═════ DATASET CONTENT ═════

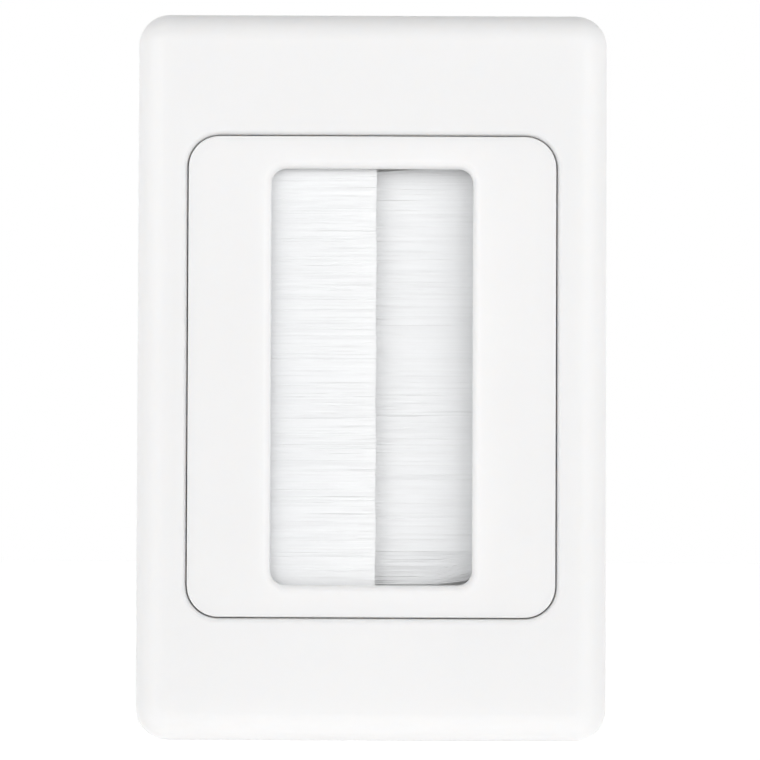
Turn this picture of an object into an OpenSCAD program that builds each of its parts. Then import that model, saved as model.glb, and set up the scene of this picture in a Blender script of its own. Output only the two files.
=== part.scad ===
// Brush wall plate: a clip-on surround over a grid plate whose raised panel holds two strip brushes.
// Every piece is drawn face up, with z as the height above the wall, and mounted() then stands it on the wall.
// The origin is the centre of the wall plane, the plate faces -Y and +Z is up.

/* [Surround] */
// Width of the whole plate
plate_w = 75; // [72:0.5:90]
// Height of the whole plate
plate_h = 116; // [114:0.5:130]
// Height of the front face above the wall
face_z = 9.5; // [9:0.1:12]
// Radius of the corners seen from the front
corner_r = 5; // [4.7:0.1:8]
// Radius of the rounded front edge
edge_r = 4.5; // [3:0.1:4.6]
// Thickness of the moulded shell
shell_t = 2; // [1.5:0.1:2.2]
// Height of the shell's rear edge above the wall
rear_gap = 0.2; // [0.1:0.1:0.5]
// Thickness of the collar round the window
collar_t = 1.6; // [1:0.1:1.6]
// Radius of the window's front edge
window_edge_r = 0.9; // [0.2:0.1:1]

/* [Island] */
// Height of the raised panel above and below the opening
panel_end = 5.1; // [5:0.1:6]
// Radius of the panel's corners
island_r = 5; // [3.5:0.1:6]
// Radius of the panel's front edge
island_edge_r = 0.3; // [0.2:0.1:0.8]
// Visible gap between the panel and the surround
island_gap = 0.2; // [0.15:0.05:0.5]
// Thickness of the panel
panel_t = 2.2; // [1.9:0.1:2.6]
// Thickness of the wall that carries the panel
island_wall = 1.8; // [1.5:0.1:2]
// Distance from the axis of a clamp screw to the side wall
screw_side = 2.6; // [2:0.1:3.2]
// Distance from the axis of a clamp screw to the end wall
screw_end = 6.5; // [5:0.1:12]
// Gap between a brush channel and the posts of the clamp screws
post_gap = 0.75; // [0.3:0.05:1.5]

/* [Cable opening] */
// Width of the opening for cables
opening_w = 32.2; // [28:0.2:33]
// Height of the opening for cables
opening_h = 66.4; // [60:0.2:66.8]
// Radius of the opening's corners
opening_r = 2.4; // [1.5:0.1:4]
// Radius of the opening's rounded front edge
opening_edge_r = 1.3; // [0.5:0.1:1.6]

/* [Grid plate] */
// Thickness of the flange that lies on the wall
flange_t = 3; // [2.8:0.1:3.4]
// Thickness of the flange over its rear pockets
flange_skin = 1.4; // [1.2:0.1:1.6]
// Thickness of the ribs between the rear pockets
rib_t = 1.4; // [1:0.1:2]
// Gap between the flange and the surround
flange_gap = 0.35; // [0.2:0.05:0.5]
// Distance from the panel's end to the axis of a wall screw
wall_screw_margin = 3.7; // [3.4:0.1:5]
// Radius of the wall screw holes
wall_hole_r = 2; // [1.8:0.05:2.1]
// Radius of the countersink for the wall screw heads
wall_head_r = 3.3; // [3:0.1:3.3]
// Radius of the boss round each wall screw hole
wall_boss_r = 4.6; // [4:0.1:5]

/* [Clip fit] */
// Distance of the clip lugs from the plate's middle
lug_y = 30; // [26:0.5:36]
// Length of each clip lug
lug_len = 8; // [5:0.5:10]
// Distance that a lug reaches in from the shell's wall
lug_reach = 1.1; // [0.9:0.05:1.2]
// Width of the pry notch in the lower edge
notch_w = 12; // [8:0.5:16]
// Depth of the pry notch
notch_h = 1.5; // [1:0.1:2]

/* [Brushes] */
// Width of each brush channel, across the opening
channel_w = 4.5; // [4.3:0.1:4.8]
// Thickness of each brush channel, front to back
channel_h = 4; // [3.9:0.1:4.2]
// Thickness of the channel's folded metal
channel_t = 0.5; // [0.4:0.05:0.55]
// Distance that the channels run past the ends of the opening
channel_overlap = 1; // [0.9:0.1:1.2]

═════

SET PROBLEM: Exactly as they stand, set down the lines from the top of the data through the line with "and +Z is up.".

RESULT OF THIS EXERCISE:
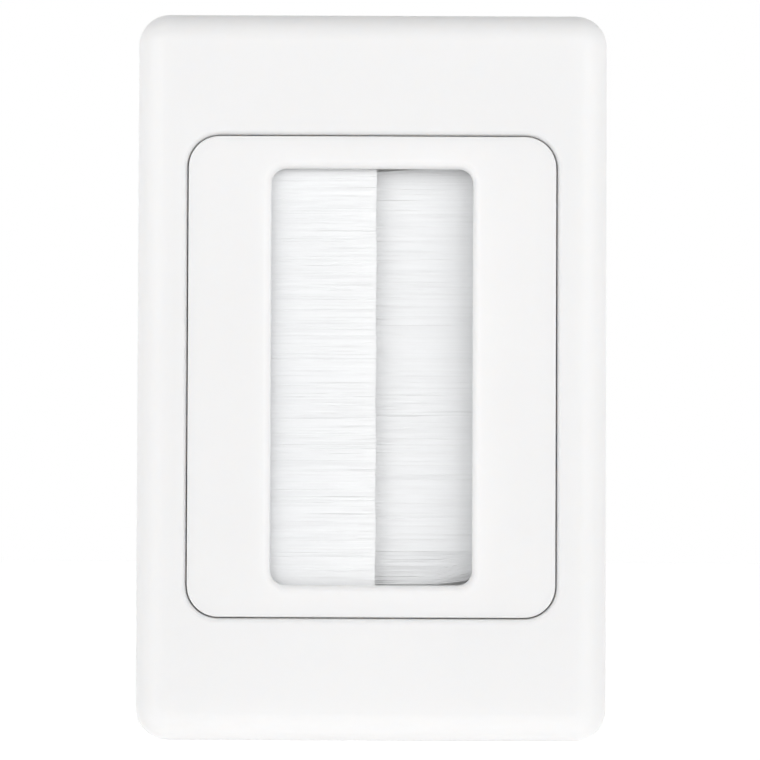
Turn this picture of an object into an OpenSCAD program that builds each of its parts. Then import that model, saved as model.glb, and set up the scene of this picture in a Blender script of its own. Output only the two files.
=== part.scad ===
// Brush wall plate: a clip-on surround over a grid plate whose raised panel holds two strip brushes.
// Every piece is drawn face up, with z as the height above the wall, and mounted() then stands it on the wall.
// The origin is the centre of the wall plane, the plate faces -Y and +Z is up.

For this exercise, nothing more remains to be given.